Patrick O’Quinn, managing partner at investment banking platform Axcel, said he’s spoken to a few founders over the past few months showcasing a serious case of “founder fatigue,” and “now it’s really coming to a head.” 

“They’re saying, ‘Look, we’re ready to move on — we’ve had a number of conversations with prospective acquirers, we know what the market is going to tell us,” he said.

This is playing out in the small- to mid-market side of M&A, which O’Quinn focuses on. Founders are realizing, “It’s hard growing a business from $5 million to $25 million and even if I do that, there is no giant exit at the end of it.”

Additionally, O’Quinn said those startups will be further pressured by the fact that fewer venture dollars are flowing into the consumer space.

Some consumer venture firms, meanwhile, have started focusing more on other sectors, like AI. Forerunner recently raised a new $500 million fund, and according to a note from founder Kristen Green, the new fund will focus on investing in “the next wave of category-defining businesses, where creativity unlocks new AI-driven experiences.”

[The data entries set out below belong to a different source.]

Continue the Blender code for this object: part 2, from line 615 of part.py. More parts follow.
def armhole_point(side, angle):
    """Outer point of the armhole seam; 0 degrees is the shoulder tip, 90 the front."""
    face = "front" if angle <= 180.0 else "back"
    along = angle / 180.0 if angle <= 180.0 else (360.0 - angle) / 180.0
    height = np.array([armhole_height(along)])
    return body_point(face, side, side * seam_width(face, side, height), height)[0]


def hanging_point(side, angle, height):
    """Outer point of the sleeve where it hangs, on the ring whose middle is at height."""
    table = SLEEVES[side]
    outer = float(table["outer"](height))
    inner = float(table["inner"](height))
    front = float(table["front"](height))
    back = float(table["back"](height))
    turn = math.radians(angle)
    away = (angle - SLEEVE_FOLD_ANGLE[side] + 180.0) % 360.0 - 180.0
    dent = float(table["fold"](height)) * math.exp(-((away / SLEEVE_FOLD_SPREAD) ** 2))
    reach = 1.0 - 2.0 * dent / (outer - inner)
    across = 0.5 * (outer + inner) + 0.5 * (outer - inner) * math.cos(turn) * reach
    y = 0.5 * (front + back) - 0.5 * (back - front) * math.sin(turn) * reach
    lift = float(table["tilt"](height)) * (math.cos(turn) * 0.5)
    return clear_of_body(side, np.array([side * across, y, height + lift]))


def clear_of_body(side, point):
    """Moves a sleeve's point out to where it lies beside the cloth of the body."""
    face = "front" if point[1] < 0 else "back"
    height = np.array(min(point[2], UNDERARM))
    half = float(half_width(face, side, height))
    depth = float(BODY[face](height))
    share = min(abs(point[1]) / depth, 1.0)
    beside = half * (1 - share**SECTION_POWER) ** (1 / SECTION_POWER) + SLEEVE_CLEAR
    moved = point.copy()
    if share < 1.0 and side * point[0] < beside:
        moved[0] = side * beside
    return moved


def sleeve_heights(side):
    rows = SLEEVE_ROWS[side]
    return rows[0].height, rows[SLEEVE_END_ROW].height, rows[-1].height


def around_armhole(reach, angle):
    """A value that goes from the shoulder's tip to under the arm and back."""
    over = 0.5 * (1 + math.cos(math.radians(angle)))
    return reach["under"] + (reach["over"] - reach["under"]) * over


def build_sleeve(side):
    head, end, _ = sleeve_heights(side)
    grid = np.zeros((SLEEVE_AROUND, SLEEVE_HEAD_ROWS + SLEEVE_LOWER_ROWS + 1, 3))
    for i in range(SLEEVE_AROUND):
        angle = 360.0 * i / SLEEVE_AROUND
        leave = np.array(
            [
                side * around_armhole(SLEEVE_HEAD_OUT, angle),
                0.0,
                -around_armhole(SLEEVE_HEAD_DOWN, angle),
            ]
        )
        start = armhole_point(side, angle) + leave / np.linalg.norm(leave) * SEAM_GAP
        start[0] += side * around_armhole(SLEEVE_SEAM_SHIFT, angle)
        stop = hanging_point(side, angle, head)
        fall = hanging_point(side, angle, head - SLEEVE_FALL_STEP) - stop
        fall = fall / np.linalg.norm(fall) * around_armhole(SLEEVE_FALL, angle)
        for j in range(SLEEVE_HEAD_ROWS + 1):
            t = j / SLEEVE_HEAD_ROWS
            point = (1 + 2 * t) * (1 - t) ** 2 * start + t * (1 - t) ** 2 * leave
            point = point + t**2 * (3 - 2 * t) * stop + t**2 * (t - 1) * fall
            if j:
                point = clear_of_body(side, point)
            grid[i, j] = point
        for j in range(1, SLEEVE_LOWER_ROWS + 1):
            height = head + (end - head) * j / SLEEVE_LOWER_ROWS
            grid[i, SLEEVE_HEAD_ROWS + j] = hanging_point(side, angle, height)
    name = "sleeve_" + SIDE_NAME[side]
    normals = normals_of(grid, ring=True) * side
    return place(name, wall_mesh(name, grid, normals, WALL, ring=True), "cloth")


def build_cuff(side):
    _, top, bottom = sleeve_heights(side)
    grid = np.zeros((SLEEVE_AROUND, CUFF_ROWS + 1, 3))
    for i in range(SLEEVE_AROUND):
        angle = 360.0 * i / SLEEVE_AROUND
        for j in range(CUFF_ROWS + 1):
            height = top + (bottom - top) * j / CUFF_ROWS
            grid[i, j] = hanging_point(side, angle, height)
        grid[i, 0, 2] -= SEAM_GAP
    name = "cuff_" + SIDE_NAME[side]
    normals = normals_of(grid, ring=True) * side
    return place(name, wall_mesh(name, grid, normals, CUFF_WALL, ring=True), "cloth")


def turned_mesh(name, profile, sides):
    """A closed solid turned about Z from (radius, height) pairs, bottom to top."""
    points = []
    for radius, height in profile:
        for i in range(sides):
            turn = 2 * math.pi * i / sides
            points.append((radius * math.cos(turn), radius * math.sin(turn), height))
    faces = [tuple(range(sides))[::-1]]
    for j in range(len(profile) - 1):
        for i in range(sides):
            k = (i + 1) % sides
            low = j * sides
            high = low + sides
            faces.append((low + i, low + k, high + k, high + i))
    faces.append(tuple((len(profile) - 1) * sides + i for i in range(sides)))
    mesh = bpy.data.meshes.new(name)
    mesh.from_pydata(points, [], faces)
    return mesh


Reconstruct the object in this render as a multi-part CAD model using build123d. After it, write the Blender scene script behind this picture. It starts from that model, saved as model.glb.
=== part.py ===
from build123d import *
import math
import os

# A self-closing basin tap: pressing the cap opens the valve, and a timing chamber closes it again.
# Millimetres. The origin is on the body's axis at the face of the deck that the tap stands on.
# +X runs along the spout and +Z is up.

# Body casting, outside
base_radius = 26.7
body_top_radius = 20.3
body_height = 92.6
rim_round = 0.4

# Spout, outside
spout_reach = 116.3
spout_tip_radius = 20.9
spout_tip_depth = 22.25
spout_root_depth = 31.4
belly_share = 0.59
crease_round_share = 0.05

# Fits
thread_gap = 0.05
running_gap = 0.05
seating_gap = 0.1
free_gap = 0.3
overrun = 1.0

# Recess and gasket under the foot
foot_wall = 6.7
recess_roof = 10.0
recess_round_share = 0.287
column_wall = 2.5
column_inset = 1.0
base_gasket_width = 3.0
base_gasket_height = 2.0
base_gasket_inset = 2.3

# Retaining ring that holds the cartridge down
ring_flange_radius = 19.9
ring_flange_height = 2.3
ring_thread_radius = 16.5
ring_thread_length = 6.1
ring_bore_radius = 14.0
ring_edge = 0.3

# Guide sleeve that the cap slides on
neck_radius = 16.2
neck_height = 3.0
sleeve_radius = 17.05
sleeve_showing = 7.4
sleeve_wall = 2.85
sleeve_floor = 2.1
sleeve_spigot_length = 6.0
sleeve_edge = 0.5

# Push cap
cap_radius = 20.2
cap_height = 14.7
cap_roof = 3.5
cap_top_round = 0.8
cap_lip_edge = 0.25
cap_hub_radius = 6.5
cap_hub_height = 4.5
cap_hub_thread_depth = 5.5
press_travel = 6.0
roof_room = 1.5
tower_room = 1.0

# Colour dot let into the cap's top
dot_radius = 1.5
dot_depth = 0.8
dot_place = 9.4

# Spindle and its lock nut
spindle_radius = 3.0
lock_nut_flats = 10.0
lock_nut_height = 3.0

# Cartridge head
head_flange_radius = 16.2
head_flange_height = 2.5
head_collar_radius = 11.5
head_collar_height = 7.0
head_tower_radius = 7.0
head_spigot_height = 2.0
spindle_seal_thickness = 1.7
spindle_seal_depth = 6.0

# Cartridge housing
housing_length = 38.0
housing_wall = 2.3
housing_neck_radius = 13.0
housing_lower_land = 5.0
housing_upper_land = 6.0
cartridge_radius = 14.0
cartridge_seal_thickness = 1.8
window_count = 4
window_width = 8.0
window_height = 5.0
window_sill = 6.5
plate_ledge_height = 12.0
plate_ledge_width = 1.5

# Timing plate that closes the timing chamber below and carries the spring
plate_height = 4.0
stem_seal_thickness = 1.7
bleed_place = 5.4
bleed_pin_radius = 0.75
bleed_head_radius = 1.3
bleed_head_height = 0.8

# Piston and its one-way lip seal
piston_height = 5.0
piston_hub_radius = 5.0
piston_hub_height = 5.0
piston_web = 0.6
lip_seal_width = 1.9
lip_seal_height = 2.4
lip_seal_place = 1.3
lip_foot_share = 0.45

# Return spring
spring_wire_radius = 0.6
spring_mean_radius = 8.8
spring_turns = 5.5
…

“I think it’s going to be hard for early stage, physical consumer goods companies to command, you know, really high valuation, absent something special,” O’Quinn added.

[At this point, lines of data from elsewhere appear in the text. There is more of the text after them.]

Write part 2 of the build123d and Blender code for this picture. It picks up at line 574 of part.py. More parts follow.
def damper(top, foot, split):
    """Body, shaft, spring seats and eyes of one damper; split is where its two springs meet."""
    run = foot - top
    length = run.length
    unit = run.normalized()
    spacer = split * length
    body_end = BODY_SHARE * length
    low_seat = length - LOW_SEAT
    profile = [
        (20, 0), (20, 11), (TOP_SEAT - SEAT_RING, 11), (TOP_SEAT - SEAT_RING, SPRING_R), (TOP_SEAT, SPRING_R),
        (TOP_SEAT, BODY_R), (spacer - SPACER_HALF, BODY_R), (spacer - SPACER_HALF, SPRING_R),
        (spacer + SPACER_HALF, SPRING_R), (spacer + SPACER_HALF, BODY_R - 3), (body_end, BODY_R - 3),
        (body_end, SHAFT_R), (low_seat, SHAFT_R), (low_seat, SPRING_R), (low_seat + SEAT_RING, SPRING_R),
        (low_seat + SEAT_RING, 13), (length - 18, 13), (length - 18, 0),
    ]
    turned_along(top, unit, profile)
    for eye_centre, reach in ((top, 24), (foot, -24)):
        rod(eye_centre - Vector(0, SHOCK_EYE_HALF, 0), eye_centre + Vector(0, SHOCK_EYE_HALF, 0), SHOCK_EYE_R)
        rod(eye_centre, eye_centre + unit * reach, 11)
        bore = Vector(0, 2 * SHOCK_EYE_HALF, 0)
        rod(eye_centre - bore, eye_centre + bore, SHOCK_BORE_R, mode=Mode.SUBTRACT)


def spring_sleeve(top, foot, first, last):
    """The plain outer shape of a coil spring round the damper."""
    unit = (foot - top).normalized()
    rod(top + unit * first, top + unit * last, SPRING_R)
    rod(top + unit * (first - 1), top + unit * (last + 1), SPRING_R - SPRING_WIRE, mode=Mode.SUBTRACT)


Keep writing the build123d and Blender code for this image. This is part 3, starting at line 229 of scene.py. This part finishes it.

That being said, O’Quinn said that there has been “a small uptick in enthusiasm and just sort of general confidence, on both the brand side and on the investor side” in the past four months. This has led to more conversations taking place around M&A. He attributes that to improvements in the macroeconomic environment.

If more brands are just now kicking off conversations now about going out to market, it will take a number of months for any deals to come to fruition. As such, O’Quinn doesn’t foresee a huge uptick in deals in Q1 or Q2. But “I do see a movement towards much more M&A in the back half of ’25 and beyond,” he said.

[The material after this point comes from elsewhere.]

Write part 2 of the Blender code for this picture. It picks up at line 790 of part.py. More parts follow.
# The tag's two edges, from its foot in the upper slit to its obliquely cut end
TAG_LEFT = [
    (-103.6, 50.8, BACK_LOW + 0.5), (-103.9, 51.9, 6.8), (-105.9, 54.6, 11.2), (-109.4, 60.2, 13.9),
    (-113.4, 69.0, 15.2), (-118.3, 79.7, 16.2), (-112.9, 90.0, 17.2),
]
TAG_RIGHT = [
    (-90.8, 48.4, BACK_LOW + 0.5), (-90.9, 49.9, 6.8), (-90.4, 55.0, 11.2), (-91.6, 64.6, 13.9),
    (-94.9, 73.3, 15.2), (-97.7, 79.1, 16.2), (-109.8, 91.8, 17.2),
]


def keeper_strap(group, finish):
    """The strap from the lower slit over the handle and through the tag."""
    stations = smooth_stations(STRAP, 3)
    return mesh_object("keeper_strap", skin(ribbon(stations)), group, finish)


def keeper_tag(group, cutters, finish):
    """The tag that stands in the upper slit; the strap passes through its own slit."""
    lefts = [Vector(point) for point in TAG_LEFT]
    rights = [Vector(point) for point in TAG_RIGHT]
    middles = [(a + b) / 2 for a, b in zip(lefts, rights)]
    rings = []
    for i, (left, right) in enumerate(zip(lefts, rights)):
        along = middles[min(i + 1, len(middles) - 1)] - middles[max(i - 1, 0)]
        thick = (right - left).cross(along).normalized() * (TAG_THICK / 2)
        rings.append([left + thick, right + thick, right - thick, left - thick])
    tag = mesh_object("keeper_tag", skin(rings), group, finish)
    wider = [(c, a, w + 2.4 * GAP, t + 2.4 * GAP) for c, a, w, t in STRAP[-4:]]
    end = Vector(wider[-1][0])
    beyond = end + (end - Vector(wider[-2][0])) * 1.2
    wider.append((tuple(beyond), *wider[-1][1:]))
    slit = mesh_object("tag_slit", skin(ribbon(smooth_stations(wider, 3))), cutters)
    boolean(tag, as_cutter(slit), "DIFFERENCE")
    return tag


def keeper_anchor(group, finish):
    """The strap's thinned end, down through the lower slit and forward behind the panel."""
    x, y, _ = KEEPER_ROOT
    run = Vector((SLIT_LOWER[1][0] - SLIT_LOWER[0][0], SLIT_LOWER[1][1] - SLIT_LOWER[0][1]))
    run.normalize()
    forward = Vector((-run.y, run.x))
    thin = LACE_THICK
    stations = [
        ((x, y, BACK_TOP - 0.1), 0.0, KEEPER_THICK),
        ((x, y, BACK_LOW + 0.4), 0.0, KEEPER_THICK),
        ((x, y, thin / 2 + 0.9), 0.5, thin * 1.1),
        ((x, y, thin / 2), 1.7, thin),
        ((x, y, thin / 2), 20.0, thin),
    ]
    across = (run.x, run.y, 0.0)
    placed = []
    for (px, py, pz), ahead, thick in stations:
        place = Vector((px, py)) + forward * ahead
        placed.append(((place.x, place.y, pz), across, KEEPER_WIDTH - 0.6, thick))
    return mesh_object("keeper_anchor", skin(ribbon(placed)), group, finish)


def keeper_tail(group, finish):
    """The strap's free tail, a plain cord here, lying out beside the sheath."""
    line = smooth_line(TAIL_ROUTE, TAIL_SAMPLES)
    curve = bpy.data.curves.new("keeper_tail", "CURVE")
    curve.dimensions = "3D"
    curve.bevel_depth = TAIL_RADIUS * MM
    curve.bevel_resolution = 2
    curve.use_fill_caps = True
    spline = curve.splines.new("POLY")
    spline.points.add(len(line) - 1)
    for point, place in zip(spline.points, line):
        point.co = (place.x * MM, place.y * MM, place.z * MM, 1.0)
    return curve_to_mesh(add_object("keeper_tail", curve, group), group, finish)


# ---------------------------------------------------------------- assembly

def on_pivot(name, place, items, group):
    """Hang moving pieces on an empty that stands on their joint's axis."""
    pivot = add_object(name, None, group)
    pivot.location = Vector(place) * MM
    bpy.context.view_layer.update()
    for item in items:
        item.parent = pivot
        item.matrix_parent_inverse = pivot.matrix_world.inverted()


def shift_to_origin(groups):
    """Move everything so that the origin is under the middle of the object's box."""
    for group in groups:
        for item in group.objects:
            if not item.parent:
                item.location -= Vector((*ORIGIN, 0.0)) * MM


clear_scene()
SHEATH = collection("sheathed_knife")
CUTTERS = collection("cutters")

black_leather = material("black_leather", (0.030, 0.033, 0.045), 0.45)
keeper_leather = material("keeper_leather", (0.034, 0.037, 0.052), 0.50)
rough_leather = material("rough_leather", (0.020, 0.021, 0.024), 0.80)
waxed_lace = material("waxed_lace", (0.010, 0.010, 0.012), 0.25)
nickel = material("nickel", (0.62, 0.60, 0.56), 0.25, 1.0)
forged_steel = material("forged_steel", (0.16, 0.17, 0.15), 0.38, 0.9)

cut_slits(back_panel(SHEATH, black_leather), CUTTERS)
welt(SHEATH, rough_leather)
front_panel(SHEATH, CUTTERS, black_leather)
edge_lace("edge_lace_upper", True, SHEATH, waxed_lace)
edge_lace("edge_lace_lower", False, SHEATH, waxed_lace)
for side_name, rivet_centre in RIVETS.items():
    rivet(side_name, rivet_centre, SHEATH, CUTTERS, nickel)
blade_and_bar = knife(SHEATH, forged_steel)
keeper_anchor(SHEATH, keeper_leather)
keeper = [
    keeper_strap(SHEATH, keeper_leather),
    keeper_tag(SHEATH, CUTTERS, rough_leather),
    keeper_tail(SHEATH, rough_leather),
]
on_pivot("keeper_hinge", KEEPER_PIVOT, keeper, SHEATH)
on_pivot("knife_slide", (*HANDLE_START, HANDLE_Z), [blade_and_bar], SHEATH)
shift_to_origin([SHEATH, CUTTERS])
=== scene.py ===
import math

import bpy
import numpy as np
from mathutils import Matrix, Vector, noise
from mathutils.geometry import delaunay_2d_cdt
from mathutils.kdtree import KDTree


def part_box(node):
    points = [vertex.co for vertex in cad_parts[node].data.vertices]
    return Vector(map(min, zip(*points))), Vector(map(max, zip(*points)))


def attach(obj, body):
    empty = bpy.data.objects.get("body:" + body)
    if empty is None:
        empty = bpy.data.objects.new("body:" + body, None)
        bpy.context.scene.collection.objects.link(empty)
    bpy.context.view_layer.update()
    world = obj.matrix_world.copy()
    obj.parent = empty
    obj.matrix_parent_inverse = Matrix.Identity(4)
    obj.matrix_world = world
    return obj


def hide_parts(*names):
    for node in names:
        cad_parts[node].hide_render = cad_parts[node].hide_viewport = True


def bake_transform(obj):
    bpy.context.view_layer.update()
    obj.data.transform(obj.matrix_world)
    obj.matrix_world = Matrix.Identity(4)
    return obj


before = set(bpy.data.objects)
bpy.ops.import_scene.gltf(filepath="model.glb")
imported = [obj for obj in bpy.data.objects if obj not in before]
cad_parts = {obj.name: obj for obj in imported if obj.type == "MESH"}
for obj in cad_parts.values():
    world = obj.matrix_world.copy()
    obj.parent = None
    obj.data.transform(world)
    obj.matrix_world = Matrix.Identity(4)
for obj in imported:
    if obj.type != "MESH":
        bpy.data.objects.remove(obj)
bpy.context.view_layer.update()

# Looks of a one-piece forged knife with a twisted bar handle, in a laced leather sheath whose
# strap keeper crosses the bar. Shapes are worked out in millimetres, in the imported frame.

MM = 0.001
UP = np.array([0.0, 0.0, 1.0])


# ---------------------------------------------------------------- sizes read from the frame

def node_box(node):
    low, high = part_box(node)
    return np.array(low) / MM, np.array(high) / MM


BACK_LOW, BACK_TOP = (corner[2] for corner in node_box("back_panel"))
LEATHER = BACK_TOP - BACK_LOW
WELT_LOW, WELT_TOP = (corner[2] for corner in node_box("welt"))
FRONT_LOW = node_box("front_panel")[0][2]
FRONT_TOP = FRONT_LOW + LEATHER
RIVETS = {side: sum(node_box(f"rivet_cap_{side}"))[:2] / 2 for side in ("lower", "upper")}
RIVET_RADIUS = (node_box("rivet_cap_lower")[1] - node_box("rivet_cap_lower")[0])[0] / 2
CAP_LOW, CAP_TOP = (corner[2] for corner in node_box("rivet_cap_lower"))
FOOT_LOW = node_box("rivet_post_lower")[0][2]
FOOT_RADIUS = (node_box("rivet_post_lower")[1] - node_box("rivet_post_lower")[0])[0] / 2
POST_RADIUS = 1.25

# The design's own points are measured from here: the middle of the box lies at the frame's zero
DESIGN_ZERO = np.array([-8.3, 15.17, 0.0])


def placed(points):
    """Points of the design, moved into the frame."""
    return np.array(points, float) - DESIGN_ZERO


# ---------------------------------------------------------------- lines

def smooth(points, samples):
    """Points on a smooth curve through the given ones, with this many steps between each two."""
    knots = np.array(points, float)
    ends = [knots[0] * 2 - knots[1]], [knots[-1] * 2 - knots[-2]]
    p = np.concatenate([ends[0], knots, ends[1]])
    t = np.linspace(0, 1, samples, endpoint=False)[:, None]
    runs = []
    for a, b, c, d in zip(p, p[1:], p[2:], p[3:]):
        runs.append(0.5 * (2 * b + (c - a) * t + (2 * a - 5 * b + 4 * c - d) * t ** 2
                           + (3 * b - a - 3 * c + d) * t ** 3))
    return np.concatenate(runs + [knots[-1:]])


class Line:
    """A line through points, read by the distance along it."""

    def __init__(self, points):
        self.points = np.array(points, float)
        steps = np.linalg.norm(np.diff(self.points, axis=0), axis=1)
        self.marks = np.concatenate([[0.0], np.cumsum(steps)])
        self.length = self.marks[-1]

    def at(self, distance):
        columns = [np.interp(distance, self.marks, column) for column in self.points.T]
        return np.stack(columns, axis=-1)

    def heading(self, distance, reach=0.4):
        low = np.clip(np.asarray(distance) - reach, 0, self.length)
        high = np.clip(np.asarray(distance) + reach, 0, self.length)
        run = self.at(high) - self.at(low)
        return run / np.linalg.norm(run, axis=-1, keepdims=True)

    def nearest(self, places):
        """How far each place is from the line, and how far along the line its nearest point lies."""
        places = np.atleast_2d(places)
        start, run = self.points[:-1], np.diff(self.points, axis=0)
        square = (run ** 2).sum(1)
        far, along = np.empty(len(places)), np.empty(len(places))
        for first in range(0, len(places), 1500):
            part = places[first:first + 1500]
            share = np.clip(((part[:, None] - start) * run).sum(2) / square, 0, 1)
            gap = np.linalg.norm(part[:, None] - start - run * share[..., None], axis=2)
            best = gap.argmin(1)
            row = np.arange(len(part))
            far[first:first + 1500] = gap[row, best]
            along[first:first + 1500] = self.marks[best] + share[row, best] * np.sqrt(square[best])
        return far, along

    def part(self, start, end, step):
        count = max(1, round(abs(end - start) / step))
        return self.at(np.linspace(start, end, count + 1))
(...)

As Kraft from Houlihan Lokey, put it, several layers of uncertainty throughout 2023 and 2024 prevented many startups from making deals. Brands were waiting to see when inflation would subside, as rising prices and decreased consumer confidence made it more difficult for them to acquire new customers and grow sales.

Another cloud of uncertainty looming over the business environment was the 2024 U.S. presidential election. Consumer executives were waiting to see who would get elected and, in turn, what business environment they would usher in.

Now, “an election is behind us,” Kraft said. “We’ve seen an interest environment that has improved, obviously, with Fed rate cuts in September and November.” And, consumer confidence is improving, though it’s not “not nearly what it was back in 2021.”

He’s one of many investment bankers who expects to see an uptick in M&A in 2025. “One of the pieces of advice that I regularly give my clients is to be mindful of market windows and be ready to opportunistically seek them out when you find a cooperative market window,” Kraft said. “We are certainly seeing an increased level of attention being paid to transactions that do get done in the market and lots of prospective sellers trying to better understand the buyer landscape and the valuation dynamics of those transactions.” 

The overall sentiment is that an improved economic landscape should lead to more players looking to make deals with consumer brands. This should benefit consumer brands looking to sell in 2025 — or, perhaps, better position themselves for an exit in 2026.

This may not lead to a huge swell of exits right away. But, in last few months of 2024, more green shoots seem to have emerged. Andrew Dunst, managing director at the Sage Group, said that anecdotally, he has seen more lenders express interest in working with middle-market companies.

Over the past two years, Dunst said, lenders have focused more of their efforts on “resilient bets.” In practice, that meant courting large, established businesses, not up-and-coming consumer startups.

However, he added, “We’ve definitely seen the lending markets open up in a big way over the last number of months, and we’re not only seeing more lenders participate in processes but also seeing the terms be much more competitive and compelling for private equity owners and for business owners.”

“For all those reasons, we’re definitely more optimistic about the prospects of M&A in 2025,” Dunst concluded.